Allah menciptakan satu mulut dan dua telinga, agar
kita lebih sering mendengar ketimbang bicara. Pun dua tangan, agar lebih biasa
menuliskan dan melakukan kebaikan (teladan), bukan hanya membicarakannya saja.
Dia dekatkan mulut dan telinga, agar apa-apa yang keluar dari mulut kita, maka kitalah
yang pertama kali mendengarnya. Itu artinya, kitalah orang pertama yang wajib
‘taat’ pada ‘titah’ yang keluar dari mulut kita. Tandanya pun sudah begitu
jelas, bahwa Allah begitu besar kebenciannya kepada mereka yang berkata namun
tidak melakukannya. Sungguh, semuanya saling terhubung.
Begitu pula tentang satu hal ini, saling bernasehat.
Bukan karena mulut kita yang paling dekat dengan telinga kita lantas kita mudah
berkata sesuka hati. Begitu kuat berpegang, ‘katakan walau itu pahit’. Namun
melupakan bahwa ada pula teladan dan perintah, ‘bicaralah dengan bahasa kaum’.
Artinya apa? Ini bukan sekedar berkata ‘tidak!’ atau ‘tidak boleh!’ Namun
bagaimana caranya apa yang kita katakan mudah dicerna dan diterima dengan baik.
Sering karena keterbatasan kita-atau mungkin saya
saja-, menggebu-gebu untuk menyampaikan kebenaran yang kita yakini, hingga
akhirnya melupakan bahwa ada adab-adab yang harus dipenuhi saat bernasehat.
Terlebih bila itu kepada mereka yang kita anggap salah, atau berbeda dari apa
yang kita yakini. Maka keluarlah nasehat bagai lahar gunung, deras dan panas.
Menerjang semua yang ada dijalannya, membakar hangus setiap yang merintanginya.
Manusia memang sulit untuk menjadi adil untuk semua
yang ada disekitarnya. Bukan hanya dalam hal bertindak, namun juga
menilai.

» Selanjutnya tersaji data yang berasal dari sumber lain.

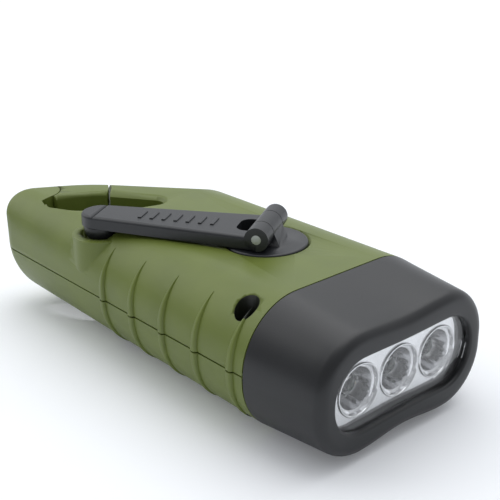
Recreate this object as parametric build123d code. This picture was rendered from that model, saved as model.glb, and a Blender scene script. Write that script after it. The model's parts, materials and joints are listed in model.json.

Banyak dari kita –bisa jadi
saya juga- yang timpang menilai ketika berhadapan dengan orang atau kelompok
yang tidak kita sukai. Hingga akhirnya yang keluar dari mulut kita bukan
nasehat namun dzon atau prasangka. Terlebih sering kalimat atau kata sejenis, ‘kamu/dia
salah’,keluar pertama kali saat melihat atau mendengar orangatau keompok yang
tidak kita sukai berlaku berbeda dengan apa yang kita lakukan.
Menyampaikan kebenaran itu baik, namun sungguh lebih
baik bila itu disampaikan dengan perlahan dan dengan bahasa yang mudah dicerna
dan dipahami. Tergantung dengan siapa kita sedang berkomunikasi.
Beberapa waktu ini banyak yang menyentil tentang
anti arab atau anti islam. Sedikit menyerempet dengan hal tersebut, banyak bagian
dari orang baik yang memilih membuat ‘klan’ sendiri, dibanding membaur dengan
yang lain. Menggunakan alasan bahwa bahasa Alquran adalah bahasa arab, lantas
menggunakan bahasa tersebut dimanapun dan dengan siapapun. Hingga akhirnya
terbentuklah ‘klan-klan’ baru yang saling berbeda bahasa. Hingga akhirnya,
mereka yang paham kebaikan, sulit untuk masuk ke banyak lingkungan karena tidak
mau menggunakan bahasa yang biasa digunakan lingkungan-lingkungan tersebut
(bahasa kaum). Lupa bahwa Allah menciptakan makhluknya bersuku-suku adalah
untuk saling mengenal.
Sungguh hubungan ini mulai terlihat. Kita diminta untuk
menyampaikan kebaikan meski itu pahit, namun ada anjuran untuk menggunakan
bahasa kaum, pada sisi lain kita diwajibkan untuk menilai adil terhadap
siapapun. Bukan karena membenci lantas membuat kita berlaku tidak adil. Sehingga
saat kita menyampaikan kebaikan, yang muncul adalah kebaikan, bukan hardikan.
Sebab, kita bersaudara. Makin jelas runutan dari semua ini.Benarlah nasehat itu,
selalu ada cara baik untuk melakukan hal yang baik.
Poinnya pentinya ada dua:
1. Berbicara dengan
bahasa kaum, atau bahasa yang umum digunakan
2. Menilai dengan adil
apapun dan siapapun, sesuai porsi sebenarnya. Bukan dari cetakan kita saja,
namun cetakan orang lain juga. Sebab ukuran kita tidak sama.